- [WHAT YOU HAVE TO DO]: Line by line, reproduce exactly the beginning of the listing below, ending with the line that contains "edge_h = 5; // [3:0.5:8]" and adding nothing.

* begin *

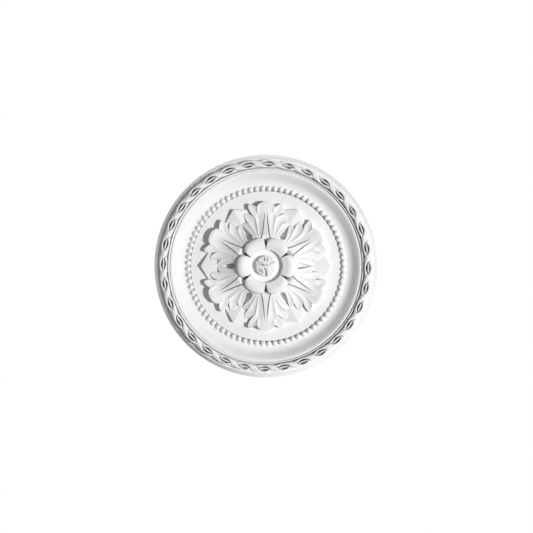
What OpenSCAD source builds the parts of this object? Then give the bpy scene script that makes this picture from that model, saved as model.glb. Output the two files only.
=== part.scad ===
// Ceiling rose, cast in one piece.
// The relief is drawn facing up from the ceiling plane and turned over at the end:
// the flat back then lies at z = 0 facing +Z, and the relief hangs below it.
// Lengths are in millimetres, angles in degrees.

/* [Plate] */
// Overall diameter
rose_d = 280; // [262:1:360]
// Thickness of the flat field behind the leaves
field_t = 9; // [6:0.5:14]
// Height of the square outer edge against the ceiling
edge_h = 5; // [3:0.5:8]

/* [Rim] */
// Height of the rim's flat bed above the ceiling
rim_h = 21; // [17:0.5:28]
// Width of the stepped outer side, from the edge to the bed
side_w = 7.5; // [6:0.25:12]
// Width of the flat bed that carries the ribbon
bed_w = 12.5; // [11:0.25:18]
// Width of the narrow fillet at the top of the cove
fillet_w = 1.25; // [0.75:0.25:3]
// Step between the bed and that fillet
fillet_step = 1.2; // [0.6:0.1:2]
// Width of the hollow cove
cove_w = 13.75; // [10:0.25:20]
// Depth of the cove's hollow behind its chord
cove_sag = 2.6; // [1.5:0.1:3.5]
// Width of the gentle slope at the foot of the cove
apron_w = 5; // [3:0.25:9]
// Height of that slope above the field
apron_h = 1.6; // [0.8:0.1:3]

/* [Ribbon] */
// Width of the twisted ribbon
ribbon_w = 9.8; // [8.5:0.1:11]
// Height of its crest above the bed
ribbon_h = 4.2; // [3:0.1:4.6]
// Length of one twist along the ring
twist_l = 25.1; // [20:0.1:32]
// Length of the eye between two twists
eye_l = 13.3; // [10:0.1:15]
// Width of the eye
eye_w = 6.2; // [4:0.1:7]
// Thickness of the rod seen through the eyes
rod_d = 2.4; // [1.6:0.1:3]

/* [Beads] */
// Diameter of one bead
bead_d = 7; // [5:0.1:9]
// Gap between two beads
bead_gap = 0.65; // [0.3:0.05:2]
// How far a bead's centre lies above the field
bead_lift = 1.4; // [0.5:0.1:2.5]
// How far the beads tuck into the slope
bead_tuck = 1; // [0:0.1:2]

/* [Rosette] */
// Distance from the centre to a leaf's tip
leaf_r = 80.6; // [64:0.1:86]
// Height of a leaf above the field where it leaves the flower
leaf_h = 13.5; // [9:0.5:18]
// Depth of the flutes in a leaf's lobes
flute_d = 1.6; // [0.5:0.1:2.5]
// Width of the round end of the hole between two leaves
hole_w = 8.2; // [5:0.1:10]
// Width of a leaf's midrib at the flower
rib_w = 11.6; // [8:0.1:14]
// Depth of the grooves beside the midrib
groove_d = 1.3; // [0.5:0.1:2]
// Distance from the centre to a sepal's point
sepal_r = 81.6; // [66:0.1:88]
// Height of a sepal's ridge above the field
sepal_h = 3.6; // [2:0.1:6]

/* [Flower] */
// Distance from the centre to a petal's outer edge
petal_r = 36.6; // [30:0.1:42]
// Height of a petal's crest above the field
petal_h = 22.5; // [16:0.5:28]
// Gap between two petals at their outer edge
petal_gap = 4; // [2:0.1:6]
// Diameter of the button in the middle
button_d = 26.4; // [18:0.1:32]
// Height of the button's top above the field
button_h = 20.5; // [14:0.5:26]
// Width of the cuts that part the button
cut_w = 1.4; // [0.8:0.1:2.5]

/* [Hidden] */
$fn = 96;
over = 1;                       // how deep one shape is sunk into another
rose_r = rose_d / 2;
bed_r = rose_r - side_w;        // outer edge of the bed
fillet_r = bed_r - bed_w;       // outer edge of the narrow fillet
cove_r = fillet_r - fillet_w;   // top of the cove
cove_top = rim_h - fillet_step;
apron_r = cove_r - cove_w;      // foot of the cove
field_r = apron_r - apron_w;
ribbon_r = bed_r - ribbon_w / 2;
twist_n = round(2 * PI * ribbon_r / twist_l);
bead_ring_r = field_r - bead_d / 2 + bead_tuck;
bead_n = round(2 * PI * bead_ring_r / (bead_d + bead_gap));

leaf_n = 6;
half = 180 / leaf_n;            // half of the sector that one leaf fills
root_r = 30;                    // where the leaves start, under the petals
seam_a = 0.35;                  // angle left open beside the seam of two leaves
flower_in_r = 20.6;             // inner edge of the petals
flower_seat = field_t + leaf_h - 3;

// Notches and tips of a leaf's lobes: [share of leaf_r, share of the half sector]
notches = [[0.931, 0.281], [0.752, 0.389], [0.701, 0.727], [0.702, 0.985]];
tips = [[1, 0], [0.981, 0.557], [0.865, 0.745], [0.754, 0.887]];
roots = [0.44, 0.62, 0.77, 0.80];   // where the ridges below the notches start, in shares of half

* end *

- [EXERCISE OUTPUT]:
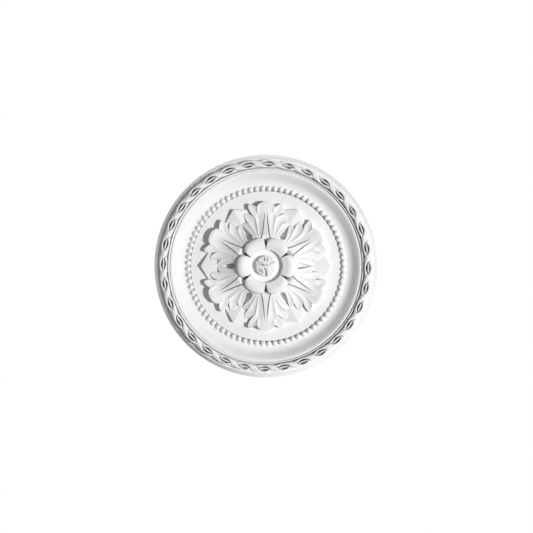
What OpenSCAD source builds the parts of this object? Then give the bpy scene script that makes this picture from that model, saved as model.glb. Output the two files only.
=== part.scad ===
// Ceiling rose, cast in one piece.
// The relief is drawn facing up from the ceiling plane and turned over at the end:
// the flat back then lies at z = 0 facing +Z, and the relief hangs below it.
// Lengths are in millimetres, angles in degrees.

/* [Plate] */
// Overall diameter
rose_d = 280; // [262:1:360]
// Thickness of the flat field behind the leaves
field_t = 9; // [6:0.5:14]
// Height of the square outer edge against the ceiling
edge_h = 5; // [3:0.5:8]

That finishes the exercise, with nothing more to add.